Монголия – не место для приверед. И тем более для приверед-вегетарианцев. Может, путешествия и расширяют кругозор, зато сужают желудок. Здешние кочевники питаются почти исключительно бараньим жиром, молоком яка и кониной. Или жиром яка и кумысом. Или даже водкой из кумыса. Спустя неделю или около того мы начали мечтать об отбивной из яка. И картофеле с фасолью. Но в поле зрения не было ни картофеля, ни фасоли, ни бананов, ни даже брюссельской капусты. Один за другим мы начинали чувствовать себя не в своей тарелке. Еще несколько месяцев такой диеты – и кое-кто погиб бы или, скорее, сбежал домой. Только один сохранял терпение – мой наставник Роланд Голдринг. Но его кулинарные способности уже были печально известны. (Справедливости ради замечу, что мои собственные ничуть не лучше.) Тем не менее, все мы перенесли этот викторианский режим: субпродукты, жиры и рис. Интересно, что средняя продолжительность жизни в этих краях достигает 60 лет. Сами монголы, видимо, сжигают жир за долгие холодные месяцы или в соревнованиях по борьбе и на скачках.

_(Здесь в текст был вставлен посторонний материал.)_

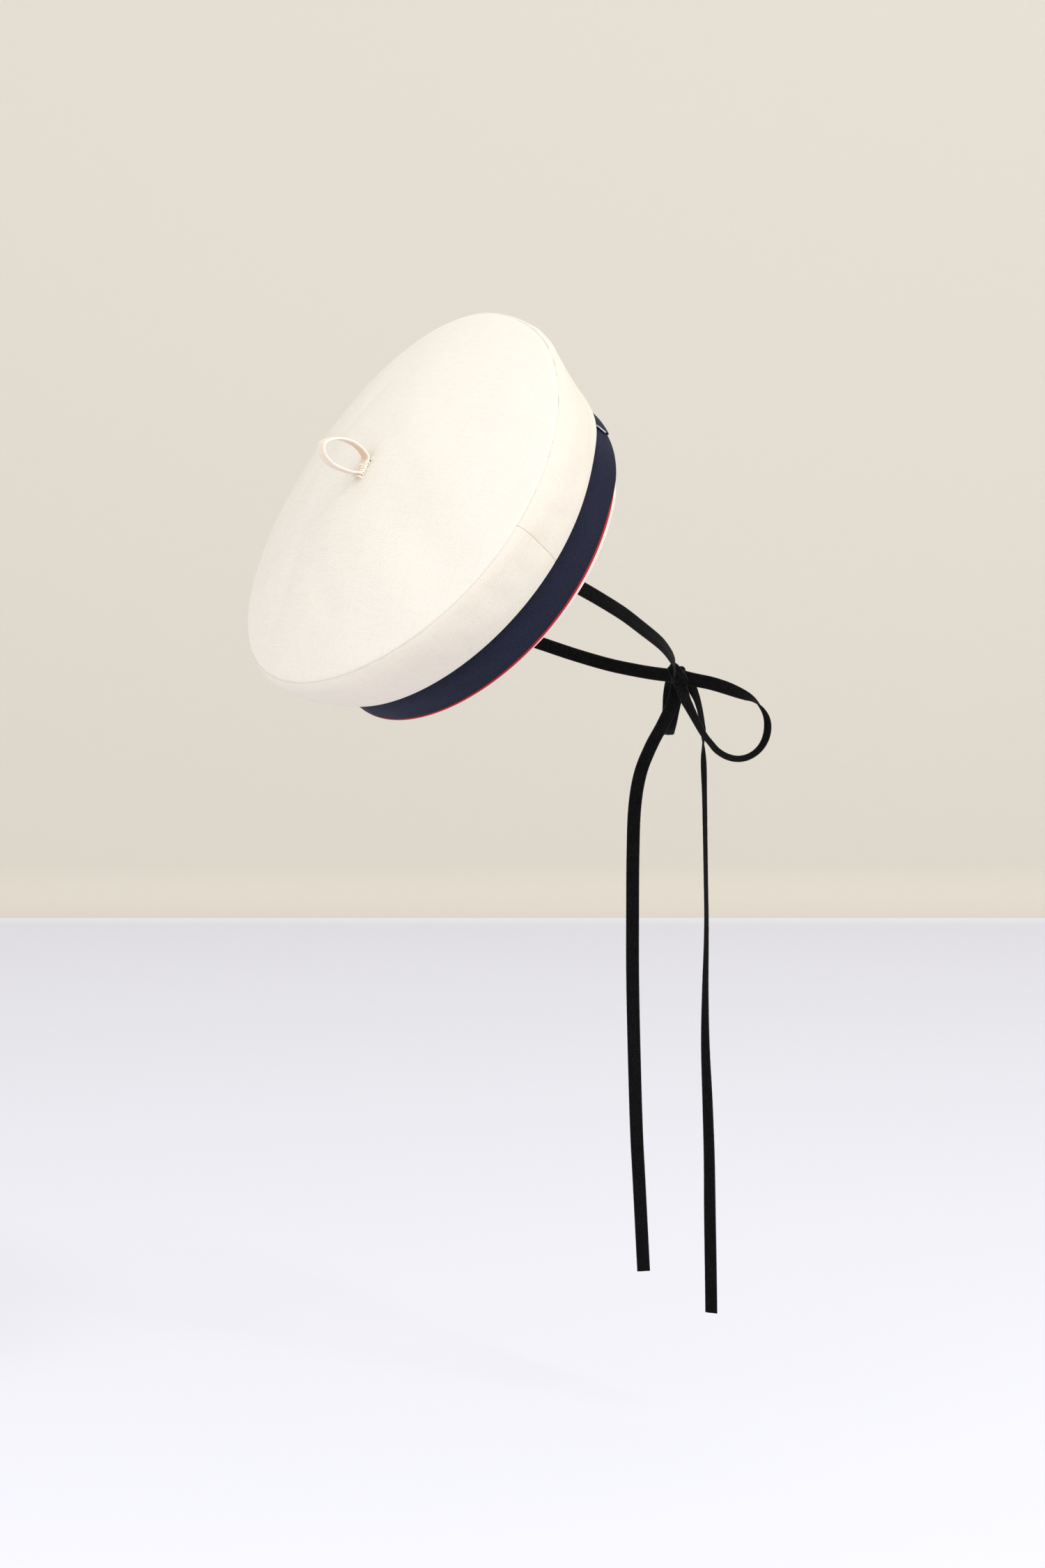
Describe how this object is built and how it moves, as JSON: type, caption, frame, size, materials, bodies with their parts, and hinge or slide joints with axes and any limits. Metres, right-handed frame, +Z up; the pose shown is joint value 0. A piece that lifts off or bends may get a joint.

В тот день я как раз собирался судить такие соревнования. Мне, седобородому и уважаемому участнику экспедиции, поручили выступить в роли судьи, а также вручить награды победителям в борьбе и скачках, которые любезно организовали для нас хозяева: геолог Доржийн Доржнамжаа и местные пастухи. Я каким-то образом сумел уклониться от непосредственного участия в этом бодром увеселении, но это не уберегло меня от церемониального распития перебродившего кобыльего молока – арака. Напиток внешне напоминал воду после полоскания белья, а по вкусу – йогурт с тонким ароматом лошадиной мочи. Но я должен был все попробовать, потому что отказ был равносилен социальному самоубийству. А этого посреди бескрайних степей, где чтут церемониал, мы себе позволить не могли.
Чтобы “расспросить” окаменелости о далеком прошлом Монголии, я попытался собрать вместе лучших специалистов мира. Много недель наша группа провела в степи: иногда в юртах, иногда в захудалых гостиницах. Наше пребывание в предгорьях Гобийского Алтая стало, без преувеличения, эпопеей. Словами не передать, что мы пережили: средства передвижения, захваченные бурными горными потоками, ужасная нехватка топлива, холодные ночи на голых досках и полное отсутствие картофеля. К счастью, жизнелюбие Рэйчел Вуд, чей заливистый смех был слышен за много километров, и остроумие Саймона Конвей-Морриса помогали нам оставаться в приятном расположении духа. По крайней мере, большую часть времени.
Приехали мы сюда, конечно, не за араком. Породы, которые мы собирались изучать, по общему мнению, были лучшими из всего, что нам приходилось видеть. Такой стратиграфической последовательности не встретишь ни в Сибири, ни в Китае. Особенно мне представляется важным следующее обстоятельство: монгольская часть книги “затерянного мира” раскрыта настежь, и можно проследить историю от горных склонов до глубоких оврагов, а это дает нам километры отложений с изобильными окаменелостями. Иными словами, горные породы здесь гораздо мощнее и, следовательно, богаче ископаемыми, чем аналогичные по возрасту породы в других уголках мира. Мы обнаружили, что геологическая летопись в Монголии тянется от трилобитов до самых ранних скелетных окаменелостей. Уникальная последовательность прослеживалась везде в предгорьях Гобийского Алтая.
Вот этой потрясающе полной стратиграфической последовательности, казалось, и не хватало Дарвину. Данную особенность региона можно объяснить более сильным, чем обычно, проседанием в древности морского дна. Дарвин писал: “Будут ли образовываться широко распространенные формации, богатые окаменелостями и в достаточной для длительного сохранения степени мощные, во время иное, кроме периодов проседания? У меня сложилось впечатление, что такое случалось редко”.
Находки ранних окаменелостей в монгольских породах были для нас крайне важны. Они помогли дополнить картину не только кембрийского взрыва, но и прелюдии к нему. Лучшей находкой, тем не менее, стали слои известняка. Это действительно отличная новость, поскольку они могут содержать химические сигналы, наподобие отпечатков пальцев, указывающие на возраст пород и условия на древнем дне. Эти сигналы позволили бы сопоставить окаменелости не только из Монголии и Сибири, но и из Китая, Индии, Ирана, Омана, да и со всего мира.